At the centre of academic values lies the notions of truth-seeking and individual autonomy. Autonomy demands that individuals hold the views they do based exclusively on the best reasons and evidence available. No professor or student should subordinate their views to goals irrelevant to this overarching aim. Whatever the aims of social justice, or the aims of the broader democratic polity, they are simply not germane to the quest to find out how things, in fact, are, which is to say, to ascertain the truth of the matter. Academic ethics demands that individuals hold their views solely on reason and evidence.

Universities do, however, share with democracy the need for free speech. Both demand tolerance for viewpoints one disagrees with finds offensive or thinks importantly dangerous or wrongminded. That professor Jones advances theory X, while Professor Smith thinks theory X is delusional, demented and dangerous is grist for the academic mill. Within a university, everyone should be free to articulate their ideas, no matter how partially formed or ill-founded such ideas might be. It is only in the attempt to formulate our ideas and in their public critique that we come to know the truth.

Equally important is the mundane (if frequently overlooked) truth that it is only in our attempts to articulate our thoughts, no matter how jejeune or ill-conceived, that we come to know our minds. This is true for all of us, but it is especially true for students who encounter new ideas, new understandings of their world, and new understandings of the human condition. They need the assurance that they can freely speak their mind in their attempts to wrestle with these new ways of apprehending reality. This is why speech codes, trigger warnings, safe spaces and all the other scaffolding of the woke university are anathema to the academic mission, as students self-censor for fear of offending.

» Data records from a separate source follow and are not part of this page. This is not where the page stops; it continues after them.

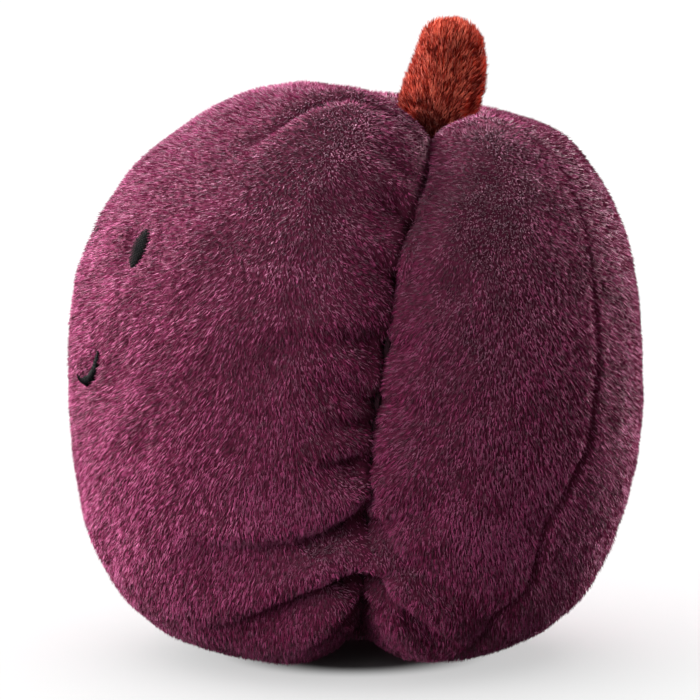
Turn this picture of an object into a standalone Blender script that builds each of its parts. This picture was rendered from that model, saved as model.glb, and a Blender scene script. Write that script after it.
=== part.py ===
"""A palm-sized plush plum: pile panels round a stuffed ball, a pile stem and an embroidered face.

Metres, +Z up. The face looks along -Y. The deep crease is on the toy's own left side, towards +X.
Polar angles run down from the crown dimple, and azimuths run from the face towards the crease.
"""
import math
from collections import namedtuple

import bmesh
import bpy
from mathutils import Matrix, Vector

MM = 0.001
NAME = "plush_plum"

# Stuffed ball, to the tips of the pile
HALF_WIDTH = 43.6 * MM
HALF_DEPTH = 44.8 * MM
HALF_HEIGHT = 45.2 * MM
FLAT_SPOT_SINK = 1.0 * MM
SQUARENESS_TOP = 2.45
SQUARENESS_BASE = 2.95
CROWN_LEAN = math.radians(13.5)
BACKWARD_SHIFT = 1.6 * MM

# Crown dimple and base pucker, each an open ring with a rounded lip
CROWN_RING = 5.4 * MM
CROWN_REACH = 16.0 * MM
CROWN_DEPTH = 10.5 * MM
BASE_RING = 3.4 * MM
BASE_REACH = 9.0 * MM
BASE_DEPTH = 5.0 * MM

# Crease from the crown to the base
CREASE_AZIMUTH = math.radians(72.5)
CREASE_BOW = math.radians(2.6)
CREASE_REACH_TOP = 14.0 * MM
CREASE_REACH_BASE = 9.5 * MM
CREASE_DEPTH = 9.5 * MM
CREASE_LIP_SHARE = 0.55

# Panel seams
BACK_SEAM_AZIMUTH = math.radians(124)
FAR_SEAM_AZIMUTH = math.radians(-78)
SEAM_REACH = 4.5 * MM
SEAM_DEPTH = 1.3 * MM
PANEL_GAP = 0.2 * MM
PANEL_THICKNESS = 2.0 * MM

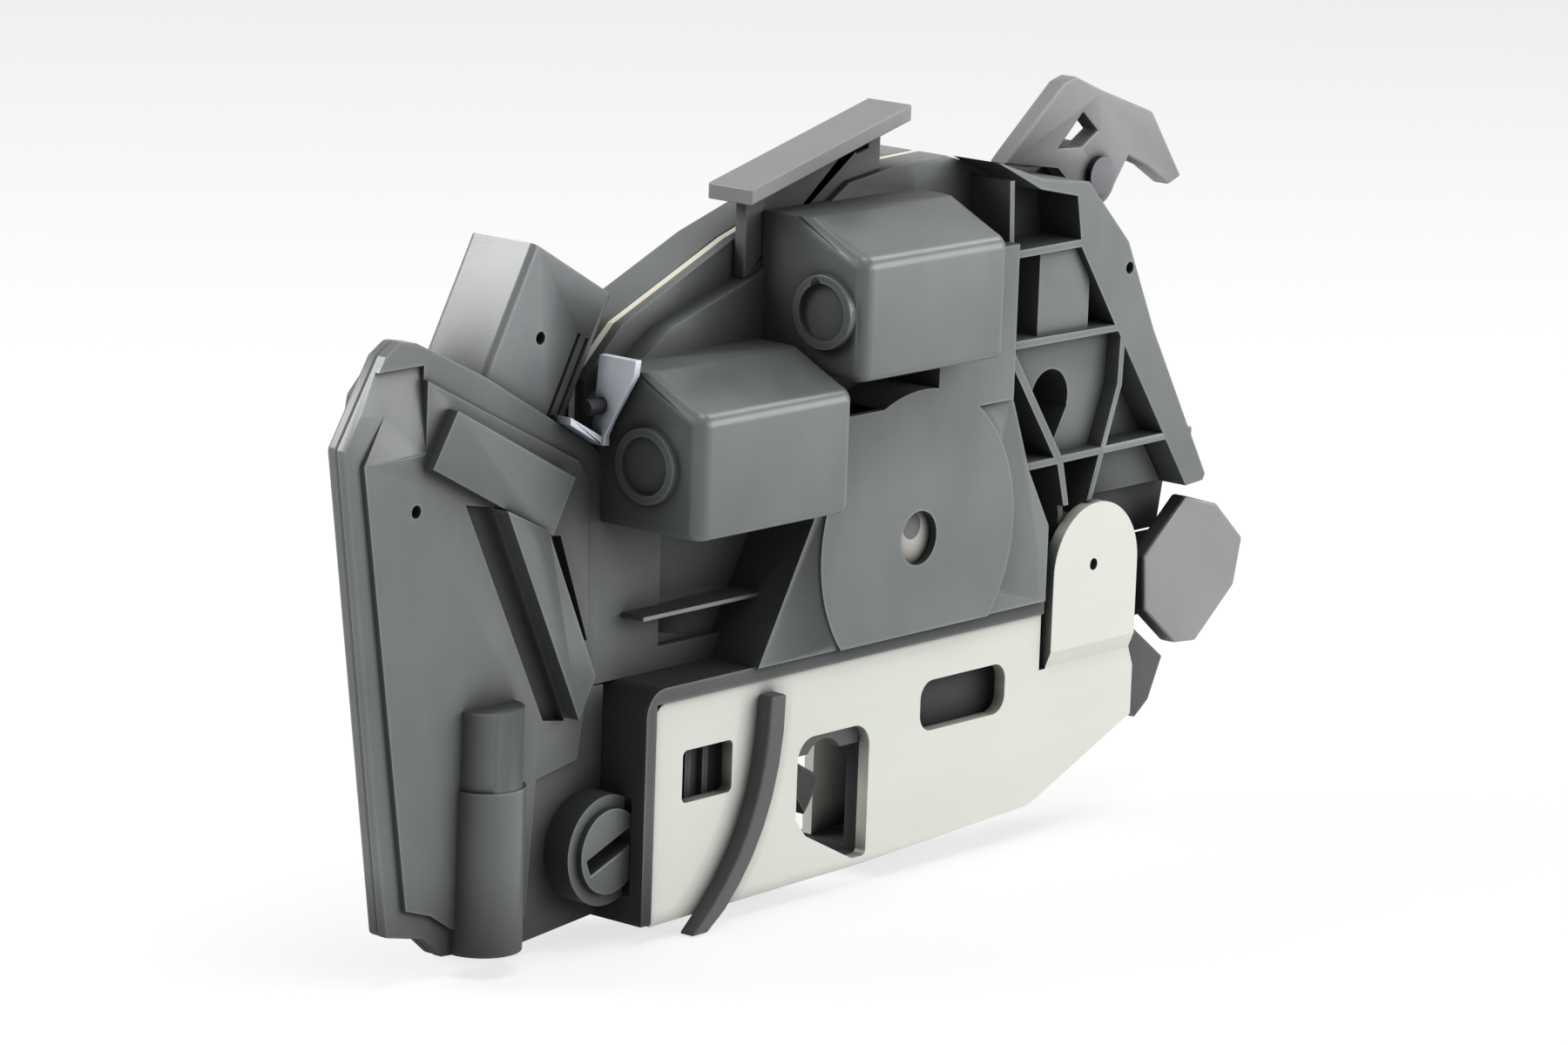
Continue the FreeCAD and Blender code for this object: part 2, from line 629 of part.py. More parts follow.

The crucial importance of free speech is captured in the idea of liberal learning, which, as the name implies, has as its core mission the task of “liberating” or “freeing” the individual from the contingencies of their birth. Liberal learning seeks to foster the individual’s potentialities, despite the limitations of where one happens to be born, who one’s parents happen to be, one’s sex, the burdens of poverty or the burdens imposed by society. Ultimately, the universities’ turn against freedom is an abandonment of the promise of liberation.

Within the university, no idea is sacred, and every idea and orthodoxy needs to be critiqued. No thoughts lie outside the realm of rational debate. Free speech is essential to this sharing and critiquing of ideas. It is a founding principle of the university and a crucial component of its DNA. To curtail freedom of speech is to have only the living corpse – at least as we have historically understood that institution.

Universities have become dangerous places for those who reject or question the prevailing woke orthodoxies. Like a neutron bomb, wokeism leaves in place the scaffolding of the historic university: students, professors, classrooms, courses, syllabi, lecture halls, administrators, etc., even as it destroys academic careers, undermines university norms and enervates university culture.

But without freedom of speech, what we cannot have is an institution devoted to the pursuit of truth, where all ideas are investigated and critiqued, and where students come to learn of the intellectual inheritance of the race free from the idolatry and destructiveness of woke ideology. It’s time to return the university to its historic norms and embrace the first principle of university life: the unapologetic and unfettered pursuit of truth.